__Work to do__
Restate the whole listing exactly.

__Information provided__

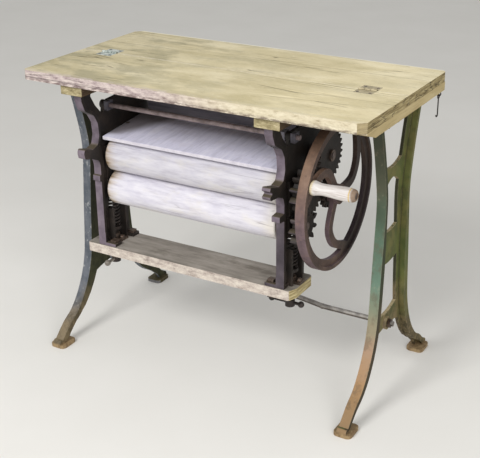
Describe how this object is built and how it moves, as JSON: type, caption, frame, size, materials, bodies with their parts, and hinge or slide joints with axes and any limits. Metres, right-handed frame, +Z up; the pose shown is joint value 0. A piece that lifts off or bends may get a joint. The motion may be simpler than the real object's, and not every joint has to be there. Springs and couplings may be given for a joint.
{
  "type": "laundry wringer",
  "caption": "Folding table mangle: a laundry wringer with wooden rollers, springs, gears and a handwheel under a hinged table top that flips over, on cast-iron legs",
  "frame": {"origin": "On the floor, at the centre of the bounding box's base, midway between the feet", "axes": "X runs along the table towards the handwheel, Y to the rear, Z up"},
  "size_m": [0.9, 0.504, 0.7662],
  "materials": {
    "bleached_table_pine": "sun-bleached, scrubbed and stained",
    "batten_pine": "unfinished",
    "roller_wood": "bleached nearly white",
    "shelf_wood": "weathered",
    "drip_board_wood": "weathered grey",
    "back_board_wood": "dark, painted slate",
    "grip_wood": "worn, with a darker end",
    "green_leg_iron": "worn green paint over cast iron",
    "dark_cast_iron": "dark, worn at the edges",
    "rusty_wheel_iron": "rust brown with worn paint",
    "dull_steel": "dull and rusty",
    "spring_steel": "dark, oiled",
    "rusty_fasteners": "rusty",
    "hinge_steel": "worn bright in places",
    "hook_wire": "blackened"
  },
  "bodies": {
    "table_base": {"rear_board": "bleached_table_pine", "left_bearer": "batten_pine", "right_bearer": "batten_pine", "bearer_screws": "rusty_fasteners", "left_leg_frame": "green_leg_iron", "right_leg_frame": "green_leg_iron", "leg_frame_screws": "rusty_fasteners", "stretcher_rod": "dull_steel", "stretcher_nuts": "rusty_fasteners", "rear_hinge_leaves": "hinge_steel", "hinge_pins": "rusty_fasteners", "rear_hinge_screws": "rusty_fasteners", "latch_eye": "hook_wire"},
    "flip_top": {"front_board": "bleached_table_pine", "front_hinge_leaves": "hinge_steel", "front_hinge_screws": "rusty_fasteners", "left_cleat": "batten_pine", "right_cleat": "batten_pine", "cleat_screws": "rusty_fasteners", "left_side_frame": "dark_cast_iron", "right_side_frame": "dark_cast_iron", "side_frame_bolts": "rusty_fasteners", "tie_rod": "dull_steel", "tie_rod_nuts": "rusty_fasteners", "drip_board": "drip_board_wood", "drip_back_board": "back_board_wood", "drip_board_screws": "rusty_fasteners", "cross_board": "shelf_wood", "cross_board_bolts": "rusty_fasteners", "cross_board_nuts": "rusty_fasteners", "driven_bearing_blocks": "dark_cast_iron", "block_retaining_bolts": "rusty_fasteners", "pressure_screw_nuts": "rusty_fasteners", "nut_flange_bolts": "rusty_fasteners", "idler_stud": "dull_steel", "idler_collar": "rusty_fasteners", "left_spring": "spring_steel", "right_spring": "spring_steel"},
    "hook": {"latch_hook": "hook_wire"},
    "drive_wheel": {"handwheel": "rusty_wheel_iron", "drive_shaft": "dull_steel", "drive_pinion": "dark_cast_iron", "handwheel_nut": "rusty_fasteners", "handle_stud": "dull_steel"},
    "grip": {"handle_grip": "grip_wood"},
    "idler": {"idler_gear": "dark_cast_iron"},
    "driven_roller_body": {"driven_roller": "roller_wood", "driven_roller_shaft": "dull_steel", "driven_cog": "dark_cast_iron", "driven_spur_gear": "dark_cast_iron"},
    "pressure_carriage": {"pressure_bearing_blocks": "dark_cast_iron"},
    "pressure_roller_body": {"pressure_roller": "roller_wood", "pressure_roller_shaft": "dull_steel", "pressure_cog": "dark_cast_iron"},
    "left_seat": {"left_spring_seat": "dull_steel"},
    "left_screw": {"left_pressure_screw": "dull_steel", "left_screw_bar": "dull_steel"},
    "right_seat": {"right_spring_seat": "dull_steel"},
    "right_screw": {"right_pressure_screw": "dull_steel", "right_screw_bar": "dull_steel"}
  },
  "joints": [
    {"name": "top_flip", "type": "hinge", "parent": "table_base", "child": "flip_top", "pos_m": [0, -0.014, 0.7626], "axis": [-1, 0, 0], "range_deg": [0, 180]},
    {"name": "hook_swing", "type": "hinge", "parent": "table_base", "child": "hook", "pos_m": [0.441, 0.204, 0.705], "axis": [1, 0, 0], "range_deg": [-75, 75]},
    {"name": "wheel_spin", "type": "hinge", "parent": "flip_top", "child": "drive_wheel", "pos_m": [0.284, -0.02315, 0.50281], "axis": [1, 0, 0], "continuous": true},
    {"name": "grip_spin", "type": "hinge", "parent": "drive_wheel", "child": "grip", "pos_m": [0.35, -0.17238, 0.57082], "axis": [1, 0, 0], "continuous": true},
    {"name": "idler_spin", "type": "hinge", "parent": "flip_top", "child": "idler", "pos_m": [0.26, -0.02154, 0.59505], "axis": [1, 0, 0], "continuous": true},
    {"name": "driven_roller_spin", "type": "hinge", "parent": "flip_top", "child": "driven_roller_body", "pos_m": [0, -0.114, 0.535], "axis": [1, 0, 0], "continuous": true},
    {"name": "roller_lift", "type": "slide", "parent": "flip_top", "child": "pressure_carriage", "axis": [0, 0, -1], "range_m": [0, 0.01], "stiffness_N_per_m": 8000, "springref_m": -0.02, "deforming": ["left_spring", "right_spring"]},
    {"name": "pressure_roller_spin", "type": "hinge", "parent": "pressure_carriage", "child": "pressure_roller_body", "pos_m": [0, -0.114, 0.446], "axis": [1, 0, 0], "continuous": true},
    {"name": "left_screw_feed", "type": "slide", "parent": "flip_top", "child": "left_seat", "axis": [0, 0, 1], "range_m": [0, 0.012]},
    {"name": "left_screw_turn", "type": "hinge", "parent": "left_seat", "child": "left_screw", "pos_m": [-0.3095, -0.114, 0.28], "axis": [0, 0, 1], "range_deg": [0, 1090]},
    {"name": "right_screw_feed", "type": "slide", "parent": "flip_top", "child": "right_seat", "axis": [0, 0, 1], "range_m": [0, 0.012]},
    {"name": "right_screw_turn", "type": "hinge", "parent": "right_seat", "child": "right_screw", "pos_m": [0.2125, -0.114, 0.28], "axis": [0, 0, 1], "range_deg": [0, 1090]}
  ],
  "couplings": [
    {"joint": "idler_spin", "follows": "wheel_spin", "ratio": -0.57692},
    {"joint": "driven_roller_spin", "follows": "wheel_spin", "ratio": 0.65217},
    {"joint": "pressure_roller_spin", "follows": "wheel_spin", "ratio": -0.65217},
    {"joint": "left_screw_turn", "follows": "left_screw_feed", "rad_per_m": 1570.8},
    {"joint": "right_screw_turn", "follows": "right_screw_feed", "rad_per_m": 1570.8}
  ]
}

__Solution for this task__
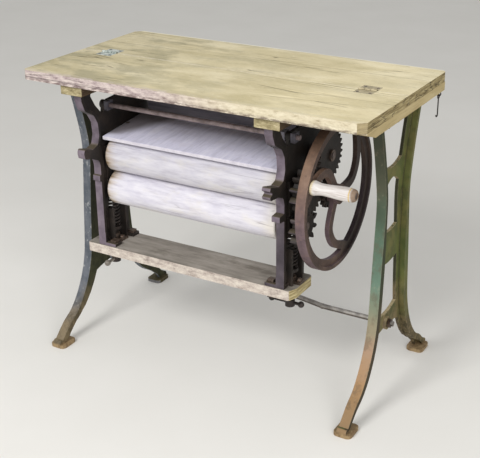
Describe how this object is built and how it moves, as JSON: type, caption, frame, size, materials, bodies with their parts, and hinge or slide joints with axes and any limits. Metres, right-handed frame, +Z up; the pose shown is joint value 0. A piece that lifts off or bends may get a joint. The motion may be simpler than the real object's, and not every joint has to be there. Springs and couplings may be given for a joint.
{
  "type": "laundry wringer",
  "caption": "Folding table mangle: a laundry wringer with wooden rollers, springs, gears and a handwheel under a hinged table top that flips over, on cast-iron legs",
  "frame": {"origin": "On the floor, at the centre of the bounding box's base, midway between the feet", "axes": "X runs along the table towards the handwheel, Y to the rear, Z up"},
  "size_m": [0.9, 0.504, 0.7662],
  "materials": {
    "bleached_table_pine": "sun-bleached, scrubbed and stained",
    "batten_pine": "unfinished",
    "roller_wood": "bleached nearly white",
    "shelf_wood": "weathered",
    "drip_board_wood": "weathered grey",
    "back_board_wood": "dark, painted slate",
    "grip_wood": "worn, with a darker end",
    "green_leg_iron": "worn green paint over cast iron",
    "dark_cast_iron": "dark, worn at the edges",
    "rusty_wheel_iron": "rust brown with worn paint",
    "dull_steel": "dull and rusty",
    "spring_steel": "dark, oiled",
    "rusty_fasteners": "rusty",
    "hinge_steel": "worn bright in places",
    "hook_wire": "blackened"
  },
  "bodies": {
    "table_base": {"rear_board": "bleached_table_pine", "left_bearer": "batten_pine", "right_bearer": "batten_pine", "bearer_screws": "rusty_fasteners", "left_leg_frame": "green_leg_iron", "right_leg_frame": "green_leg_iron", "leg_frame_screws": "rusty_fasteners", "stretcher_rod": "dull_steel", "stretcher_nuts": "rusty_fasteners", "rear_hinge_leaves": "hinge_steel", "hinge_pins": "rusty_fasteners", "rear_hinge_screws": "rusty_fasteners", "latch_eye": "hook_wire"},
    "flip_top": {"front_board": "bleached_table_pine", "front_hinge_leaves": "hinge_steel", "front_hinge_screws": "rusty_fasteners", "left_cleat": "batten_pine", "right_cleat": "batten_pine", "cleat_screws": "rusty_fasteners", "left_side_frame": "dark_cast_iron", "right_side_frame": "dark_cast_iron", "side_frame_bolts": "rusty_fasteners", "tie_rod": "dull_steel", "tie_rod_nuts": "rusty_fasteners", "drip_board": "drip_board_wood", "drip_back_board": "back_board_wood", "drip_board_screws": "rusty_fasteners", "cross_board": "shelf_wood", "cross_board_bolts": "rusty_fasteners", "cross_board_nuts": "rusty_fasteners", "driven_bearing_blocks": "dark_cast_iron", "block_retaining_bolts": "rusty_fasteners", "pressure_screw_nuts": "rusty_fasteners", "nut_flange_bolts": "rusty_fasteners", "idler_stud": "dull_steel", "idler_collar": "rusty_fasteners", "left_spring": "spring_steel", "right_spring": "spring_steel"},
    "hook": {"latch_hook": "hook_wire"},
    "drive_wheel": {"handwheel": "rusty_wheel_iron", "drive_shaft": "dull_steel", "drive_pinion": "dark_cast_iron", "handwheel_nut": "rusty_fasteners", "handle_stud": "dull_steel"},
    "grip": {"handle_grip": "grip_wood"},
    "idler": {"idler_gear": "dark_cast_iron"},
    "driven_roller_body": {"driven_roller": "roller_wood", "driven_roller_shaft": "dull_steel", "driven_cog": "dark_cast_iron", "driven_spur_gear": "dark_cast_iron"},
    "pressure_carriage": {"pressure_bearing_blocks": "dark_cast_iron"},
    "pressure_roller_body": {"pressure_roller": "roller_wood", "pressure_roller_shaft": "dull_steel", "pressure_cog": "dark_cast_iron"},
    "left_seat": {"left_spring_seat": "dull_steel"},
    "left_screw": {"left_pressure_screw": "dull_steel", "left_screw_bar": "dull_steel"},
    "right_seat": {"right_spring_seat": "dull_steel"},
    "right_screw": {"right_pressure_screw": "dull_steel", "right_screw_bar": "dull_steel"}
  },
  "joints": [
    {"name": "top_flip", "type": "hinge", "parent": "table_base", "child": "flip_top", "pos_m": [0, -0.014, 0.7626], "axis": [-1, 0, 0], "range_deg": [0, 180]},
    {"name": "hook_swing", "type": "hinge", "parent": "table_base", "child": "hook", "pos_m": [0.441, 0.204, 0.705], "axis": [1, 0, 0], "range_deg": [-75, 75]},
    {"name": "wheel_spin", "type": "hinge", "parent": "flip_top", "child": "drive_wheel", "pos_m": [0.284, -0.02315, 0.50281], "axis": [1, 0, 0], "continuous": true},
    {"name": "grip_spin", "type": "hinge", "parent": "drive_wheel", "child": "grip", "pos_m": [0.35, -0.17238, 0.57082], "axis": [1, 0, 0], "continuous": true},
    {"name": "idler_spin", "type": "hinge", "parent": "flip_top", "child": "idler", "pos_m": [0.26, -0.02154, 0.59505], "axis": [1, 0, 0], "continuous": true},
    {"name": "driven_roller_spin", "type": "hinge", "parent": "flip_top", "child": "driven_roller_body", "pos_m": [0, -0.114, 0.535], "axis": [1, 0, 0], "continuous": true},
    {"name": "roller_lift", "type": "slide", "parent": "flip_top", "child": "pressure_carriage", "axis": [0, 0, -1], "range_m": [0, 0.01], "stiffness_N_per_m": 8000, "springref_m": -0.02, "deforming": ["left_spring", "right_spring"]},
    {"name": "pressure_roller_spin", "type": "hinge", "parent": "pressure_carriage", "child": "pressure_roller_body", "pos_m": [0, -0.114, 0.446], "axis": [1, 0, 0], "continuous": true},
    {"name": "left_screw_feed", "type": "slide", "parent": "flip_top", "child": "left_seat", "axis": [0, 0, 1], "range_m": [0, 0.012]},
    {"name": "left_screw_turn", "type": "hinge", "parent": "left_seat", "child": "left_screw", "pos_m": [-0.3095, -0.114, 0.28], "axis": [0, 0, 1], "range_deg": [0, 1090]},
    {"name": "right_screw_feed", "type": "slide", "parent": "flip_top", "child": "right_seat", "axis": [0, 0, 1], "range_m": [0, 0.012]},
    {"name": "right_screw_turn", "type": "hinge", "parent": "right_seat", "child": "right_screw", "pos_m": [0.2125, -0.114, 0.28], "axis": [0, 0, 1], "range_deg": [0, 1090]}
  ],
  "couplings": [
    {"joint": "idler_spin", "follows": "wheel_spin", "ratio": -0.57692},
    {"joint": "driven_roller_spin", "follows": "wheel_spin", "ratio": 0.65217},
    {"joint": "pressure_roller_spin", "follows": "wheel_spin", "ratio": -0.65217},
    {"joint": "left_screw_turn", "follows": "left_screw_feed", "rad_per_m": 1570.8},
    {"joint": "right_screw_turn", "follows": "right_screw_feed", "rad_per_m": 1570.8}
  ]
}